Plaintiff contends that striking the Village's affirmative defenses is justified because on February 16, 2019, plaintiff demanded all "communications concerning complaints transmitted by any form to the Village, including the tree commission," and yet the Village did not produce Mr. Gorog's February 23, 2018 email until after his May 4, 2020 deposition. Plaintiff has not, however, demonstrated that the Village's failure to produce the email before Mr. Gorog's deposition was willful and contumacious as the Village did not repeatedly fail to respond to demands or comply with court-ordered.
Additionally, Bruce Kennedy, the Village Administrator, testified that both he and the Village Clerk searched the Village's records and did not find the email.

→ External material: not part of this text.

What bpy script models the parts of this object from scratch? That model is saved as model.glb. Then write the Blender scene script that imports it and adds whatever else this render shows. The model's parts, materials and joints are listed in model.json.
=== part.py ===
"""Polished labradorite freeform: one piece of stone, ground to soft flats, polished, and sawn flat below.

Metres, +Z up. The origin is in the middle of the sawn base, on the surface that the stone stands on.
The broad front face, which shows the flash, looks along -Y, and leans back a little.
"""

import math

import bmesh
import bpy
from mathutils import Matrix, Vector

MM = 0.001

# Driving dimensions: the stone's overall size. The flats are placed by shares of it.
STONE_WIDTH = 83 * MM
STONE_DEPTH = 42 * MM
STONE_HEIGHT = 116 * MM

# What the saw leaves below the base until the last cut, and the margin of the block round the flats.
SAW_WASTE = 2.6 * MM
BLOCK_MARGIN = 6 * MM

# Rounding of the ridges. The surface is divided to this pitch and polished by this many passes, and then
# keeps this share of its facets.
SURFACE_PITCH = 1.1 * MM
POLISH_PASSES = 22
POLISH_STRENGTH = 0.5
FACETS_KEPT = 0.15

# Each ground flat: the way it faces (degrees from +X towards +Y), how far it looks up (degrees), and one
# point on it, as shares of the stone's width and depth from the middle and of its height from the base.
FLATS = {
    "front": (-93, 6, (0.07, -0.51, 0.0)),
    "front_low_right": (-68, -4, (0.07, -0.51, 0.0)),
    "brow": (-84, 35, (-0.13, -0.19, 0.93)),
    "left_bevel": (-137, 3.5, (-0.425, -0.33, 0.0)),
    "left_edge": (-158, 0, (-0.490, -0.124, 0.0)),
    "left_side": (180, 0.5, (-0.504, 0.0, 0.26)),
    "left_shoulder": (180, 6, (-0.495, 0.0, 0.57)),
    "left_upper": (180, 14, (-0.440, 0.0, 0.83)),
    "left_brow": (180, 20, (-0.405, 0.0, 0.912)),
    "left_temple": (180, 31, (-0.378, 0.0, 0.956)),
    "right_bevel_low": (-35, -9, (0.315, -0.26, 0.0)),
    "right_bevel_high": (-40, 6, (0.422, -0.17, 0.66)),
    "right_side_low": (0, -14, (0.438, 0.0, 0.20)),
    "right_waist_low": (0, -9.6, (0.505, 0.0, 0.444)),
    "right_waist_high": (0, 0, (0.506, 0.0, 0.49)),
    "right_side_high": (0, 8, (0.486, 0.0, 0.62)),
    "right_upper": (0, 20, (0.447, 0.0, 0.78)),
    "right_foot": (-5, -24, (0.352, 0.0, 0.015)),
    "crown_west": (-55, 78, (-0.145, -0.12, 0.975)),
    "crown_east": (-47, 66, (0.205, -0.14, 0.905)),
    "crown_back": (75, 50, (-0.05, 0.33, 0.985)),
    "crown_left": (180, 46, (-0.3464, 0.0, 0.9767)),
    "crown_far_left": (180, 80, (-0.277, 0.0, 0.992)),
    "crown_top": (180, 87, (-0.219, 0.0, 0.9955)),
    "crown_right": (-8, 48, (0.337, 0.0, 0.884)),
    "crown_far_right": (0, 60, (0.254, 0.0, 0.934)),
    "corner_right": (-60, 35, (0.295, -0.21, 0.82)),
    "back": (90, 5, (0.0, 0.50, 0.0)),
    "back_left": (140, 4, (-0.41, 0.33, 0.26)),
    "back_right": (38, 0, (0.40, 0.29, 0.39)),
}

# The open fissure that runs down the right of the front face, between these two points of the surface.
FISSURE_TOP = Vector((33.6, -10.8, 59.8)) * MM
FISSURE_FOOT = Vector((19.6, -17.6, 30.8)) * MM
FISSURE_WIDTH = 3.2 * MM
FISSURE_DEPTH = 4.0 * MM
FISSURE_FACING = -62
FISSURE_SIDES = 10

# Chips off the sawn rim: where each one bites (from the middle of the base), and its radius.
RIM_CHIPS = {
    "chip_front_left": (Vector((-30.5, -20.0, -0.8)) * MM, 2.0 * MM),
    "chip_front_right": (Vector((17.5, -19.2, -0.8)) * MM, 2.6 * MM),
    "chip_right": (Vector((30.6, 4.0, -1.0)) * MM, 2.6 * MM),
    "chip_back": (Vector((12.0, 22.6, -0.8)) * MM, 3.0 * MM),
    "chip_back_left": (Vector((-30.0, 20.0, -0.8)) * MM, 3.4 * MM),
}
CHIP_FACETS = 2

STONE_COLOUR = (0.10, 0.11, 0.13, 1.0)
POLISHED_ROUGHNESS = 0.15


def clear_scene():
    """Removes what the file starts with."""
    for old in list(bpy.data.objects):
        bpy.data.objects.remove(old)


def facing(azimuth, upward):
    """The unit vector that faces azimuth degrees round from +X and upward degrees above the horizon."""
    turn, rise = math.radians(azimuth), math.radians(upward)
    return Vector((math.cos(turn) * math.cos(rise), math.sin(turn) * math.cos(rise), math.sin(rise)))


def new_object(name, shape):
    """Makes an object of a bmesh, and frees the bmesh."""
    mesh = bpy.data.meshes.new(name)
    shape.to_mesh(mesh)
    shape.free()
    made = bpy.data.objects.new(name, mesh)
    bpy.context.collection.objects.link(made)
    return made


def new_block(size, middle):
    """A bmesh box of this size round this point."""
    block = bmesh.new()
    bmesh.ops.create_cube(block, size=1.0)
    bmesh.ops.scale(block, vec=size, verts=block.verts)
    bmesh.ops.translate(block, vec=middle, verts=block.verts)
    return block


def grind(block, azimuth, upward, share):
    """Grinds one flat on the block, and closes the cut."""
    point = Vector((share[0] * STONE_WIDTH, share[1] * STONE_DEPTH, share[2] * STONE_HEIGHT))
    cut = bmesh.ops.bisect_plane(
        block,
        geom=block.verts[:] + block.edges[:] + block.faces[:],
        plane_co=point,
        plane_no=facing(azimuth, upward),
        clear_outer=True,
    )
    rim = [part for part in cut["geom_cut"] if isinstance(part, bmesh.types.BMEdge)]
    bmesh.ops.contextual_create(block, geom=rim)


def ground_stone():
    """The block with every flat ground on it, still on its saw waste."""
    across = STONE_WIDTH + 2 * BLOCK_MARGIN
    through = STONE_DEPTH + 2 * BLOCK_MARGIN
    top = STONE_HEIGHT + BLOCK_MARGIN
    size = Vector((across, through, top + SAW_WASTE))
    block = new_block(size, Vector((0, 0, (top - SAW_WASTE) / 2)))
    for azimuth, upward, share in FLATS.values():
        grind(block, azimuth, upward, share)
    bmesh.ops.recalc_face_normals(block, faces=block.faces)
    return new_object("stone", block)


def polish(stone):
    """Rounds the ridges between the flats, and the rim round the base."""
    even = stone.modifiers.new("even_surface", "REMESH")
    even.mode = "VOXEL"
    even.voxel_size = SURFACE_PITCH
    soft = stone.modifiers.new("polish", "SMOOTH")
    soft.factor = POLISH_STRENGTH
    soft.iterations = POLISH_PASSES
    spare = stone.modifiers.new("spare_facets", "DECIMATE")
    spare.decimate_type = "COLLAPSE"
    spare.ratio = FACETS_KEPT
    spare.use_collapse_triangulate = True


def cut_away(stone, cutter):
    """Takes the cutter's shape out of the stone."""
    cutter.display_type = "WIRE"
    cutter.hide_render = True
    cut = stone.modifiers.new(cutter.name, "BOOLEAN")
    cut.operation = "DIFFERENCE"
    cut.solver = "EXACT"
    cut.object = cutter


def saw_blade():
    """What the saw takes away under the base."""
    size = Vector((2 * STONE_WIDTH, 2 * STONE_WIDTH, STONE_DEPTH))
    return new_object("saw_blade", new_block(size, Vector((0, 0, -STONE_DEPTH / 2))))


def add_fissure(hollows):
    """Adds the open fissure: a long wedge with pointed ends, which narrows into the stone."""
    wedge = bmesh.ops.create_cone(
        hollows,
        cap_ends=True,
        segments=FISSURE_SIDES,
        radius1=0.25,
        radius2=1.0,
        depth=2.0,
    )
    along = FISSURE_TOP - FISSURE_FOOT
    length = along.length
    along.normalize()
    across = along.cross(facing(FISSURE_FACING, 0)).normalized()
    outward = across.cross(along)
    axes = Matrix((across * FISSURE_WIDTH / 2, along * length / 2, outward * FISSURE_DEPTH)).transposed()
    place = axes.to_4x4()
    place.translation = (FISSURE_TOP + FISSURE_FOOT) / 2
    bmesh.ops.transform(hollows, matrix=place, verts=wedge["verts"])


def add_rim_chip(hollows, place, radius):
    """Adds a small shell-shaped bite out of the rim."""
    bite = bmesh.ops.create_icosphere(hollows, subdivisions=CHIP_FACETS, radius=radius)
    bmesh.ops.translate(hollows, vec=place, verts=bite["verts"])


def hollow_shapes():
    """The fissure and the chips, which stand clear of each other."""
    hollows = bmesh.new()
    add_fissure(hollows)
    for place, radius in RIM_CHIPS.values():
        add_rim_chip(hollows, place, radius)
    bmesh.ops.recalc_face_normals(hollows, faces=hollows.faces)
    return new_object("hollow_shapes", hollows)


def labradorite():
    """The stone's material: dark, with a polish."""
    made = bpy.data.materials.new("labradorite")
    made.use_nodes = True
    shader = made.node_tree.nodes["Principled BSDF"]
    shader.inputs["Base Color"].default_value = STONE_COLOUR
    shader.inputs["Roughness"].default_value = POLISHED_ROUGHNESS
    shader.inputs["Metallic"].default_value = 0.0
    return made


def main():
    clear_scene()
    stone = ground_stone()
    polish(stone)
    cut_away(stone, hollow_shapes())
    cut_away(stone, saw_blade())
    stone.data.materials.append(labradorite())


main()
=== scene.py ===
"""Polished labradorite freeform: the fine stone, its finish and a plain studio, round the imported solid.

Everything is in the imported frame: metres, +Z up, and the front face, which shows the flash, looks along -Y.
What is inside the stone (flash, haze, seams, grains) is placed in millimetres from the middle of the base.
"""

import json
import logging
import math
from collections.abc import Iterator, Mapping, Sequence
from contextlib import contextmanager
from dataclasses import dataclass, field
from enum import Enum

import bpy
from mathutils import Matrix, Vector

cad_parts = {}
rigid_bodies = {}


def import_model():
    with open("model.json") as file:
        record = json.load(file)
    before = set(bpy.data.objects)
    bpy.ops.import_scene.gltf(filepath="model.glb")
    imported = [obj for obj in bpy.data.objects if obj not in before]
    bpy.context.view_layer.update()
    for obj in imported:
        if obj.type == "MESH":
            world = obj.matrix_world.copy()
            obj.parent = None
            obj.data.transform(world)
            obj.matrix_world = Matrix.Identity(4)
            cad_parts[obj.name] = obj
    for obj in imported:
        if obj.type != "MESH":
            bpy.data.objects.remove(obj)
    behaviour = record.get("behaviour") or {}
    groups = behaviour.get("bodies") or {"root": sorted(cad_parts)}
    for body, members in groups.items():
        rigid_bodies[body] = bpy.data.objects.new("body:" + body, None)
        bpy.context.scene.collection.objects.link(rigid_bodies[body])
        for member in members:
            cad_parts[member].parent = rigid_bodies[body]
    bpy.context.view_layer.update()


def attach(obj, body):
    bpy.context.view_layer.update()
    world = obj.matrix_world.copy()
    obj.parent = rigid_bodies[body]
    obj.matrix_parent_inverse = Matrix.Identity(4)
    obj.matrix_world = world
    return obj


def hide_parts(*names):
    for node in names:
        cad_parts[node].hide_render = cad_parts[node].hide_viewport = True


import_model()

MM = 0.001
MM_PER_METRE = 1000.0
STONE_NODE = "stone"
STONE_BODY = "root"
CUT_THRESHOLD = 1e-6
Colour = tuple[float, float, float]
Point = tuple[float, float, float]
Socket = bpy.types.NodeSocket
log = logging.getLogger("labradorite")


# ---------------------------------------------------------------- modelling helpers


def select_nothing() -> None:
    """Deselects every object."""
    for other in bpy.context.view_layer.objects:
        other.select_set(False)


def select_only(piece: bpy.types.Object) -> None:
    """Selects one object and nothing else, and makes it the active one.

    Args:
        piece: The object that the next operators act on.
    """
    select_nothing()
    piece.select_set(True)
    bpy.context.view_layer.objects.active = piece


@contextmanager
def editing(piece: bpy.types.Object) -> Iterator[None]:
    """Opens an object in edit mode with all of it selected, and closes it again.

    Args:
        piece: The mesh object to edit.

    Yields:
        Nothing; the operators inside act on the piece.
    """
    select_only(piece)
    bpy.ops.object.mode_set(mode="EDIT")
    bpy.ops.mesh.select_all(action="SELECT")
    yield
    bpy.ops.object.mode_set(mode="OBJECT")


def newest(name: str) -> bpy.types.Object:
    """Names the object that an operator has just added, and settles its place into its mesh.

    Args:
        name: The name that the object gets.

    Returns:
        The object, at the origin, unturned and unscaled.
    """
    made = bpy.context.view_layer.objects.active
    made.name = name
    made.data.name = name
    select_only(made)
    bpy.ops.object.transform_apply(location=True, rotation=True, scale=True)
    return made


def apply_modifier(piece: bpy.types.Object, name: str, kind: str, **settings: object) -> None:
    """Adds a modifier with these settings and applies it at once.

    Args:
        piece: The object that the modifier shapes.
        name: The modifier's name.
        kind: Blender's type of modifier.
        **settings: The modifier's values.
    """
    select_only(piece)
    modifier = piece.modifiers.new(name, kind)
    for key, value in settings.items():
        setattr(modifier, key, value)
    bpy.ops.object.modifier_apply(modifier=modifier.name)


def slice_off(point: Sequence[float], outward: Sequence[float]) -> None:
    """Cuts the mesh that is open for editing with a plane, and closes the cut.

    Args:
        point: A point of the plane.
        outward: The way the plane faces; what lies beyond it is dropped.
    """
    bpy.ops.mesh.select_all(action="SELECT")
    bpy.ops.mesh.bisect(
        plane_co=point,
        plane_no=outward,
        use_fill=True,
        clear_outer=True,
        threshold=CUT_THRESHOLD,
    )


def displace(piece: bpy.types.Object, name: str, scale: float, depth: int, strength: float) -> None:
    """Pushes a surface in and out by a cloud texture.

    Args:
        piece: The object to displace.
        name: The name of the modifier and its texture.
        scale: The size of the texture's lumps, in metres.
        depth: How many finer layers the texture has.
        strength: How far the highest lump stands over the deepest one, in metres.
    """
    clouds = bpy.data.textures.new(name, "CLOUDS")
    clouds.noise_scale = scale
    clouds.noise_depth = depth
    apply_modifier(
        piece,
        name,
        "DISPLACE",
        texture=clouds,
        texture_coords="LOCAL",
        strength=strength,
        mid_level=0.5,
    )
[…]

The email addresses show that the email was in Mr. Gorog's possession and was sent to the private email accounts of members of the Tree Commission, none of which are parties to this action. The record further reflects that the email was produced less than two weeks after Mr. Gorog's testimony as to its existence, at a time when discovery was still ongoing. Thus, plaintiff's cross motion for sanctions is denied.

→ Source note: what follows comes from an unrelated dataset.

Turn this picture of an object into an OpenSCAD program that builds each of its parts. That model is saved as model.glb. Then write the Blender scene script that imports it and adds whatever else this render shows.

Accordingly, the motions by the County (Seq. 3) and the Yacht Club (Seq. 4 & 9) for summary judgment, and by plaintiff for an adverse inference as against the County (Seq. 6) are denied as moot. The Village's motion for summary judgment (Seq. 5) is denied. Plaintiff's cross motion for sanctions (Seq. 7) is denied, and cross motion to correct the signature page of its expert's affidavit (Seq. 8), is granted.
Any request for relief not expressly granted herein is denied.
This constitutes the decision and order of the Court.